Through each of these fantasies, totalitarian regimes construct a fiction in which they willingly assume the role of indestructible monsters. Filmmakers, writers, artists, philosophers, and researchers in the social sciences have the task of confronting these abstractions, these dangerous fictions, and restoring the real. The goal is to demystify these fantasies and irrational fears, transforming them into dangers that can then be defined, circumscribed, prevented, and fought. I seek to combat these abstractions by reconstructing spaces, imagining torturers, and demonstrating their actions.
Locked in the repressive system and never left alone with his conscience, the torturer fulfills his role without ever analyzing himself.

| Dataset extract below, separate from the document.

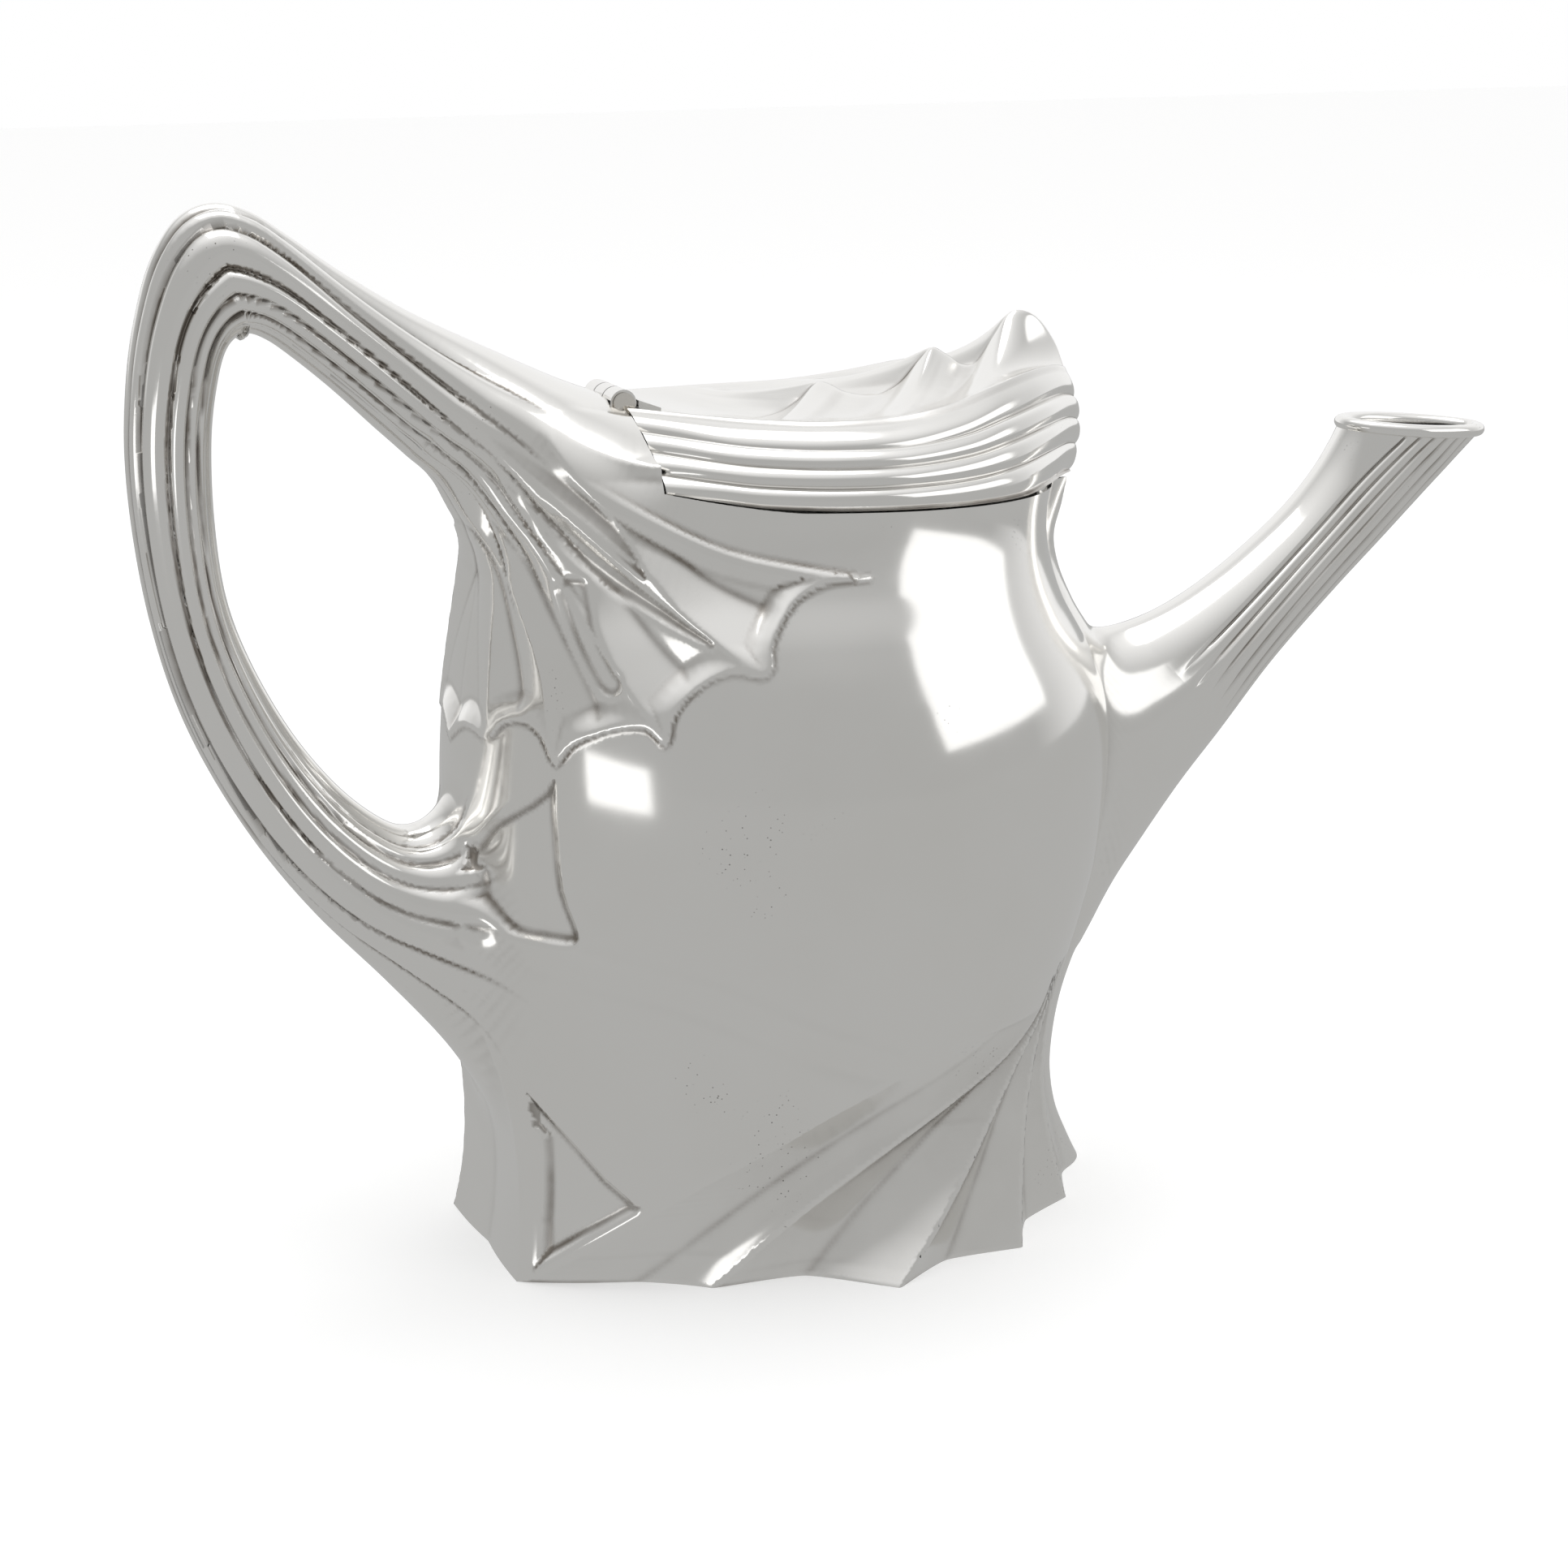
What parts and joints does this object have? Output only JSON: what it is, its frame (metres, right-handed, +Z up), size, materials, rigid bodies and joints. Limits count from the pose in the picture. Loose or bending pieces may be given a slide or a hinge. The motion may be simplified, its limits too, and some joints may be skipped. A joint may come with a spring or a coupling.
{
  "type": "teapot",
  "caption": "Polished silver teapot with a hinged wave-crested lid, long fluted spout, tall loop handle and a pointed, draped foot.",
  "frame": {"origin": "on the table, under the middle of the bounding box", "axes": "+X along the spout, +Z up, symmetric about the XZ plane"},
  "size_m": [0.2756, 0.111, 0.198],
  "materials": {
    "silver": "polished silver with a little tarnish in the grooves",
    "inside_silver": "dull silver",
    "hinge_silver": "worn, slightly tarnished silver"
  },
  "bodies": {
    "teapot_body": {"vessel_body": "silver", "bottom_plate": "inside_silver", "mouth_bezel": "inside_silver", "spout": "silver", "spout_lip": "silver", "strainer_plate": "inside_silver", "handle_near_half": "silver", "handle_far_half": "silver", "body_knuckle": "silver", "body_hinge_leaf": "silver", "hinge_pin": "hinge_silver", "pin_cap_near": "hinge_silver", "pin_cap_far": "hinge_silver"},
    "lid": {"lid_cover": "silver", "lid_flange": "inside_silver", "lid_knuckle_near": "silver", "lid_knuckle_far": "silver", "lid_hinge_leaf": "silver"}
  },
  "joints": [
    {"name": "lid_hinge", "type": "hinge", "parent": "teapot_body", "child": "lid", "pos_m": [-0.0497, 0, 0.1605], "axis": [0, -1, 0], "range_deg": [0, 105]}
  ]
}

Of course, it is not only us who fantasize. Oppressors also inhabit their own imagined order. There, locked in their own fictions, they have faith in their omnipotence. In order to ease their conscience, they fantasize about our decadence and the dangers we pose to humanity. But they also know that we no longer consider them to be part of the mankind, to which they sneer maliciously. For from where they stand, their daily actions demonstrate their much-discussed humanity to themselves, to their loved ones, to those on their side.

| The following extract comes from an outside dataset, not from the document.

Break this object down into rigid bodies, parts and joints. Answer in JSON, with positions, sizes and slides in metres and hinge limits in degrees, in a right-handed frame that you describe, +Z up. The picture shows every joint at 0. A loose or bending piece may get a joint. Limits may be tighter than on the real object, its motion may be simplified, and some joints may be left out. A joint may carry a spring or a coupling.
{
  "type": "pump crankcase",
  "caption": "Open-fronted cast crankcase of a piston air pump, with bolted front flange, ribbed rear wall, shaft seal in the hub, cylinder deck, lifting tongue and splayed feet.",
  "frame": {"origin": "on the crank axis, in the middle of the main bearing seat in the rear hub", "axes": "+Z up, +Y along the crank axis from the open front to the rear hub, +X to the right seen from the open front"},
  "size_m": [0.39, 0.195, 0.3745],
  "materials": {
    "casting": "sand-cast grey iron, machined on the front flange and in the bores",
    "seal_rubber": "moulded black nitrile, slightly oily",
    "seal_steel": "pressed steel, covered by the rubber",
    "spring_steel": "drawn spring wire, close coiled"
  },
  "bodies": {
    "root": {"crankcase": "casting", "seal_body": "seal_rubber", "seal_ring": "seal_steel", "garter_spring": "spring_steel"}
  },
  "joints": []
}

Locked in the repressive system and never left alone with his conscience, the torturer fulfills his role without ever analyzing himself. The torturer refuses the mirror that we try to hold up to him and avoids listening to his double, that little voice inside him that might say "stop" or prevent him from sleeping at night. I made this film by imagining the torturer watching it, hearing the victims speak with nuance and without Manicheism about his actions, his violence, his inhumanity, about the role in which he is trapped, and about the way he justifies it all to himself. This film, which torturers and defenders of the Iranian regime will undoubtedly see, will then perhaps serve as an occasion for one of them to doubt themselves a little. To believe in it is to offer them this possibility.